The sign conventions are similar to that of the spherical mirrors.
Equation for refraction at single spherical surface
Let us consider two transparent media with refractive indices _n_1 and _n_2 which are separated by a spherical surface as shown in Figure 6.31. Let C be the centre of curvature of the spherical surface. Let a point object O be in the medium _n_1. The line OC is the principal axis that cuts the spherical surface at the pole P. As the rays considered are paraxial rays, the perpendicular dropped from the point of incidence to the principal axis is very close to the pole (or) passes through the pole itself.
Light from O falls on the refracting surface at N. The normal drawn to the refracting surface at the point of incidence passes through the centre of curvature C. As _n_2>_n_1, light in the denser medium deviates towards the normal and meets the principal axis at I where the image is formed.
Snell’s law in product form for the refraction at the point N can be written from equation (6.19),
\(n_{1} \sin i=n_{2} \sin r\)As the angles are small, sine of the angle could be approximated to the angle itself.
\(n_{1} i=n_{2} r\)Let the angles be,
\(\angle N O P=\alpha, \angle N C P=\beta, \angle N I P=\gamma\)From the right angle triangles \(\triangle N O P\) , \(\triangle N C P\) and \(\triangle N I P\) ,
\(\tan \alpha=\frac{P N}{P O} ; \quad \tan \beta=\frac{P N}{P C} ; \quad \tan \gamma=\frac{P N}{P I}\)As these angles are small, tan of the angle could be approximated to the angle itself.
\(\alpha=\frac{P N}{P O} ; \beta=\frac{P N}{P C} ; \gamma=\frac{P N}{P I}\)For the triangle, \(\triangle O N C\) ,
\(i=\alpha+\beta\)For the triangle, \(\triangle I N C\) ,
\(\beta=r+\gamma\) (or) \(r=\beta-\gamma\)
Substituting for i and r from equations (6.53) and (6.54) in the equation (6.51).

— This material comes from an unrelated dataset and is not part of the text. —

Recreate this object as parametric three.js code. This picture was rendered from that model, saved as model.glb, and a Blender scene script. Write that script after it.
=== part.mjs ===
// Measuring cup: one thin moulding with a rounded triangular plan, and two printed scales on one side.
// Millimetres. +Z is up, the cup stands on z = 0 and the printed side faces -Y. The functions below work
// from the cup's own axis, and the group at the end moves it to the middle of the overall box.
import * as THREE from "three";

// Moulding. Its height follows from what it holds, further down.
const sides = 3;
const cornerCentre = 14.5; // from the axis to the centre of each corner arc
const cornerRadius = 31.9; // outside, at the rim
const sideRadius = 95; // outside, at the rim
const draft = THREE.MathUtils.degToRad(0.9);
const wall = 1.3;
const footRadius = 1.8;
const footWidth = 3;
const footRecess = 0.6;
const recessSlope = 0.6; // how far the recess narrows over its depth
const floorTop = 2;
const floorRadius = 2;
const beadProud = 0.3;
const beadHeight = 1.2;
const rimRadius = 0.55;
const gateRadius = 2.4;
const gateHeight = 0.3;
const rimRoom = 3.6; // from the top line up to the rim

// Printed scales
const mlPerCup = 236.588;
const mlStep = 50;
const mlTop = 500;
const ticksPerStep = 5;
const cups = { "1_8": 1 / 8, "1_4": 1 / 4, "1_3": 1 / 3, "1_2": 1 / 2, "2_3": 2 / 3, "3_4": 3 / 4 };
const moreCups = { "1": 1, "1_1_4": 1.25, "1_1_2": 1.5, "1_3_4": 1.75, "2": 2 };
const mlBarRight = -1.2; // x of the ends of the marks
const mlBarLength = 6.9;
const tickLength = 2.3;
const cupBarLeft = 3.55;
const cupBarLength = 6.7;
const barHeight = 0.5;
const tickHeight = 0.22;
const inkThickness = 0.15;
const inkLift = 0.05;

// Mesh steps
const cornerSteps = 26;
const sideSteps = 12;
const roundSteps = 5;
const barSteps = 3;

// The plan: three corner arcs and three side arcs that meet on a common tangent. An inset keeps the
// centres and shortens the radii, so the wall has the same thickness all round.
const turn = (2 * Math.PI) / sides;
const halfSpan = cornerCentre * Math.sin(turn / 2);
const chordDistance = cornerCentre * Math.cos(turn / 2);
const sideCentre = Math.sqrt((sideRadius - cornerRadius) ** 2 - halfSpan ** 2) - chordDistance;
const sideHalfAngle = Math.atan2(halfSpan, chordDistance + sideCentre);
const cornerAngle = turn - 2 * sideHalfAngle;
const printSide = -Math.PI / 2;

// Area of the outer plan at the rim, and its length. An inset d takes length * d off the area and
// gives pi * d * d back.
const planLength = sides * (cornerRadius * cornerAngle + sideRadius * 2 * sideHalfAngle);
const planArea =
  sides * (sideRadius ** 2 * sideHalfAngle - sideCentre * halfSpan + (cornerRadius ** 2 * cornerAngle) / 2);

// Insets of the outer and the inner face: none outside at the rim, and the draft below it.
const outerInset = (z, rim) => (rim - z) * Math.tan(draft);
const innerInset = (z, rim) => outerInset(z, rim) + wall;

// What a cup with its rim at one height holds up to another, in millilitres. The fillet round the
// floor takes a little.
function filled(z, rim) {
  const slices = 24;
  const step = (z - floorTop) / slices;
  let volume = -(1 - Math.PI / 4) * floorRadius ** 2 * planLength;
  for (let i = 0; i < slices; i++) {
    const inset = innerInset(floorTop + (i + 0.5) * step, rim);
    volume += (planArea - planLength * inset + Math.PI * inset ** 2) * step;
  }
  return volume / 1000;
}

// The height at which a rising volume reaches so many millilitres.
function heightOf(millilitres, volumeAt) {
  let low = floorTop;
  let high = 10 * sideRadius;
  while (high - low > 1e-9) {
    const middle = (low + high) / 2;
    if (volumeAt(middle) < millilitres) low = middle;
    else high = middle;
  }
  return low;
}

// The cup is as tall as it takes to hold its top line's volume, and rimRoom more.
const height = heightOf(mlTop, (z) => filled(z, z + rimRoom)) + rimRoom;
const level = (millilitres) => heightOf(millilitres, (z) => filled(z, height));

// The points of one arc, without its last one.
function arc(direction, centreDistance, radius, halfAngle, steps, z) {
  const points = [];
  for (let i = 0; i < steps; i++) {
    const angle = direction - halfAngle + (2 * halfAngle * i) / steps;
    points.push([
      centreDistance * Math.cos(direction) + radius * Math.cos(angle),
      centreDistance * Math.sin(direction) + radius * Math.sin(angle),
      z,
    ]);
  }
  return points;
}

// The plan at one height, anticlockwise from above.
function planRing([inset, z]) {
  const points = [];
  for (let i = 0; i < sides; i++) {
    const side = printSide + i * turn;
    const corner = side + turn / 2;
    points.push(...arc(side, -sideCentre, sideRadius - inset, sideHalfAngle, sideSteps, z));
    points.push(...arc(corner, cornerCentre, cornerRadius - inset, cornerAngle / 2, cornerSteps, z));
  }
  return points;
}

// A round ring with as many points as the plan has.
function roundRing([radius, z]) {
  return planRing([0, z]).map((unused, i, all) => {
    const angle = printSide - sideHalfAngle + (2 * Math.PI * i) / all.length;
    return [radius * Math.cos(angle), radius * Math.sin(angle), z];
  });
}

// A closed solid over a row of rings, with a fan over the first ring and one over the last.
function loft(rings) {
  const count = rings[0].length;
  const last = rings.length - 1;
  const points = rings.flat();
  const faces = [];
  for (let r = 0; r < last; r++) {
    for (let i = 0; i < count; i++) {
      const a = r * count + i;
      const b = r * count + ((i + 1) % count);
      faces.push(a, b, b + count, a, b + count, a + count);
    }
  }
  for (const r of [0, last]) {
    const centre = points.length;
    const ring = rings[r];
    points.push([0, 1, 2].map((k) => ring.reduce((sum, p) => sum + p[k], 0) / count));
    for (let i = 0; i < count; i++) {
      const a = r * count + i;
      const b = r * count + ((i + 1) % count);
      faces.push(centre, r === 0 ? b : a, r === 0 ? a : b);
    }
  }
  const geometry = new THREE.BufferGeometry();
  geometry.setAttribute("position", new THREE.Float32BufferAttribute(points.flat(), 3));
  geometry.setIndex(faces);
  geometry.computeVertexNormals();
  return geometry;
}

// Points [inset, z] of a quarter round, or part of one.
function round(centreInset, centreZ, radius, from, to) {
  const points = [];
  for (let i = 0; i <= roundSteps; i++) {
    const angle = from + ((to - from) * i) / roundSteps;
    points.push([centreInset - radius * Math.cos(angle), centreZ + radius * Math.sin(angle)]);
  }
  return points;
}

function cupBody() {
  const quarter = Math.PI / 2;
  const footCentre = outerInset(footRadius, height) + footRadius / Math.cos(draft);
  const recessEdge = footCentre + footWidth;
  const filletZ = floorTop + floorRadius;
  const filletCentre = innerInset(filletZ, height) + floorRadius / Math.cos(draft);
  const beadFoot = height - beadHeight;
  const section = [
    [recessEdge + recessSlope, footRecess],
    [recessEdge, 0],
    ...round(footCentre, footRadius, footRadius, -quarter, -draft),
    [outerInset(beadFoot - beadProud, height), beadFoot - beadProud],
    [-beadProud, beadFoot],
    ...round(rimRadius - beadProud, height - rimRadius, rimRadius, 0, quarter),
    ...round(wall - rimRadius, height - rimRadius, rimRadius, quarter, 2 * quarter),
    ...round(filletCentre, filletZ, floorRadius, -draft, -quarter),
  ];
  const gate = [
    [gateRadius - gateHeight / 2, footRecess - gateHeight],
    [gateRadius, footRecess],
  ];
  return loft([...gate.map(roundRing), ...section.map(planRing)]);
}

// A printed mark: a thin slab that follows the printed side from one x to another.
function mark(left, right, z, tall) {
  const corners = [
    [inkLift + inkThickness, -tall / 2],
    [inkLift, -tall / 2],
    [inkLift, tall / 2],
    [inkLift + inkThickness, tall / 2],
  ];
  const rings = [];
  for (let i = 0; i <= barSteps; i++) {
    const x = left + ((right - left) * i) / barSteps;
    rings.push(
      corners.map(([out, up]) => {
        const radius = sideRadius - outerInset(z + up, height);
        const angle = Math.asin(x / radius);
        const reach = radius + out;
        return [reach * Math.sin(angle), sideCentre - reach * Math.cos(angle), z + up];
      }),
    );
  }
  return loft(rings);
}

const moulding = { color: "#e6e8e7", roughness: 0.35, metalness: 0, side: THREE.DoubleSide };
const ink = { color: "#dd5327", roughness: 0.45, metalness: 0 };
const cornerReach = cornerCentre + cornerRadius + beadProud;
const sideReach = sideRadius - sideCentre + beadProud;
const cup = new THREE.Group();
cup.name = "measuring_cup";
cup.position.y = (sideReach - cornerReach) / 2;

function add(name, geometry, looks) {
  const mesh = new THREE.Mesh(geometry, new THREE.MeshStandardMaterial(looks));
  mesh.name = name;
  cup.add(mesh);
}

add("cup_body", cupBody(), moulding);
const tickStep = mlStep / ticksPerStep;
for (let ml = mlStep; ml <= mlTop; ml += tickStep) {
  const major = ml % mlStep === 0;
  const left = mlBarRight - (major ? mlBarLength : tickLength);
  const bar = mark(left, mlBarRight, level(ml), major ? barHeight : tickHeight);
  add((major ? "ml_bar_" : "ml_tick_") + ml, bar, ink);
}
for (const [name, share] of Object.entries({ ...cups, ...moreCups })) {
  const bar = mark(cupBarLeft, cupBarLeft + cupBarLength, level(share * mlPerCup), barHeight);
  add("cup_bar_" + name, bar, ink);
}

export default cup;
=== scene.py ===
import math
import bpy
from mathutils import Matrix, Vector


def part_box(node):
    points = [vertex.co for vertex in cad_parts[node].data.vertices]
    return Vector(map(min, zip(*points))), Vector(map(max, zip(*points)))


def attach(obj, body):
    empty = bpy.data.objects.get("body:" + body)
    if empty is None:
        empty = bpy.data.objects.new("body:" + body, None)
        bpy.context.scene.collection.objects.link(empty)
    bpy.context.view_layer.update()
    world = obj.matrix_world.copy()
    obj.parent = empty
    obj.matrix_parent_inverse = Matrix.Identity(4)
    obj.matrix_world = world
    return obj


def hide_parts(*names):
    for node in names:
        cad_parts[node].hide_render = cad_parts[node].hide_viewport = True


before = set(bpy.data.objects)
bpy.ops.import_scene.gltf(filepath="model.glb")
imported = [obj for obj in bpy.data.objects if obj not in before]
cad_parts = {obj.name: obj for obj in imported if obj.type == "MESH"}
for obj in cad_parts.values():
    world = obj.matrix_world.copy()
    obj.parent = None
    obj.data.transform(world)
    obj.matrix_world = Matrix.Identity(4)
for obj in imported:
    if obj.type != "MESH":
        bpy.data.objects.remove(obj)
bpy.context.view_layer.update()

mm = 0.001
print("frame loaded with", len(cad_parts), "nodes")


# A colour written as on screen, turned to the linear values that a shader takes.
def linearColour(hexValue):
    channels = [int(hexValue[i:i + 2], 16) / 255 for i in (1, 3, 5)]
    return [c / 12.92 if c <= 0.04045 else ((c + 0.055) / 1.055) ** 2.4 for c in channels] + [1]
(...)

\(n_{1}(\alpha+\beta)=n_{2}(\beta-\gamma)\)After rearranging,
\(n_{1} \alpha+n_{2} \gamma=\left(n_{2}-n_{1}\right) \beta\)Substituting for \(\alpha, \beta\) and \(\gamma\) from equation (6.52),
\(n_{1}\left(\frac{P N}{P O}\right)+n_{2}\left(\frac{P N}{P I}\right)=\left(n_{2}-n_{1}\right)\left(\frac{P N}{P C}\right)\)Further simplifying by cancelling PN,
\(\frac{n_{1}}{P O}+\frac{n_{2}}{P I}=\frac{n_{2}-n_{1}}{P C}\)Following sign conventions, \(P O=-u\) , \(P I=+v\) and \(P C=+R\) in equation (6.58),
\(\frac{n_{1}}{-u}+\frac{n_{2}}{v}=\frac{\left(n_{2}-n_{1}\right)}{R}\)After rearranging, finally we get,
\(\frac{n_{2}}{v}-\frac{n_{1}}{u}=\frac{\left(n_{2}-n_{1}\right)}{R}\)Equation (6.56) gives the relation among the object distance u, image distance v, refractive indices of the two media \(\left(n_{1}\right.\) and \(\left.n_{2}\right)\) and the radius of curvature $R$ of the spherical surface. It holds good for any spherical surface as sign conventions are applied.

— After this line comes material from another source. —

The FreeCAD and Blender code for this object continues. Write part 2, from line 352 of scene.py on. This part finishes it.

If the first medium is air, then \(n_{1}=1\) and for the second medium \(n_{2}=n\) , then the equation is reduced to,
\(\frac{n}{v}-\frac{1}{u}=\frac{(n-1)}{R}\)EXAMPLE 6.12
Locate the image of the point object $O$ in the situation shown. The point $C$ denotes the centre of curvature of the separating surface.
Solution Given, \(u=-15 \mathrm{~cm}, R=30 \mathrm{~cm}, n_{1}=1\) and \(n_{2}=1.5\)
Equation for single spherical surface is,
\(\frac{n_{2}}{v}-\frac{n_{1}}{u}=\frac{\left(n_{2}-n_{1}\right)}{R}\)Substituting the values,
\(\frac{1.5}{v}-\frac{1}{-15}=\frac{(1.5-1)}{30} ; \quad \frac{1.5}{v}+\frac{1}{15}=\frac{(0.5)}{30}\) \(\frac{1.5}{v}+\frac{1}{15}=\frac{1}{60} ; \quad \frac{1.5}{v}=\frac{1}{60}-\frac{1}{15} ;\) \(\frac{1.5}{v}=\frac{1-4}{60}=\frac{-3}{60} ;=-\frac{1}{20} ; v=-30 \mathrm{~cm}\)The image is a virtual image formed $30 \mathrm{~cm}$ to the left of the spherical surface.